Unlike his sister, David Dorfmueller of Huntsville, Alabama,
holds an engineering degree. He began experimenting with
paper cutting about ten years ago as a hobby, taking a break
from his career in software development and consulting.
At first, David copied other artists’ work to begin
understanding the art form but also for its therapeutic value.
After a few years, he started to do variations on others’
work and then his own unique creations. Most of David’s
cuttings render architecture, children, or abstract designs.
Over the years, like his mother and siblings, David has
developed a love for the art form. While his current job
takes him all over the U.S., he continues to do new paper
cuttings in his spare time.
Old Metamora Mill, David Dorfmueller
Ballet, Mark Dorfmueller
Although Pat’s second son, Mark Dorfmueller, holds two
psychology degrees, he has had a very successful career in
information technology. However, Mark, who lives in Mason,
Ohio, had always loved art and had dabbled in different
media since he was a child. As he explained, “We were
always surrounded by artistic creativity at home.”
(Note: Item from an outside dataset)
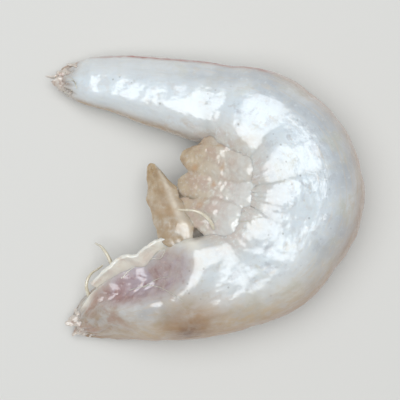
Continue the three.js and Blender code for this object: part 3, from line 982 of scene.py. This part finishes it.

In particular, Mark had always admired the Impressionists
and had been interested in Pointillism. Then, several
years ago, when his younger daughter began ballet,
he decided the ballet art form would really fit very
nicely as a subject for silhouettes. “Knowing Mom and
Rita were silhouette artists, I asked them to teach me.”
Most of Mark’s subjects involve either ballet, because
of its poetic movement, or the garden, because of the
flowers’ flowing lines.
Dan Dorfmueller, Pat’s eldest son, lives in Lebanon, Ohio.
Dan is the only sibling who does not cut silhouettes,
but of all the Pat’s children, he may have engaged in more
different artistic efforts. An architect by education and
contractor by profession, Dan has been a woodcarver,
stained-glass maker, building designer, and photographer,
among other things. He is currently experimenting with
Day Lilly, Dan Dorfmueller
Pat Ramos Cutting
With a long and varied career, Pat has much to be proud of.
The cutting of 10,000 silhouettes a year would alone mean
she had helped preserve that beautiful but dying art.
But, with children spread from Alaska to Alabama-—not to
mention grandchildren and great-grandchildren-—her personal
influence in the artistic community has extended far beyond
where she began in Granite City. And, although she is pleased
to have practiced her art all these years, Pat has concluded
that “Having all four of my children find pleasure in the
Arts is, I think, my greatest achievement.”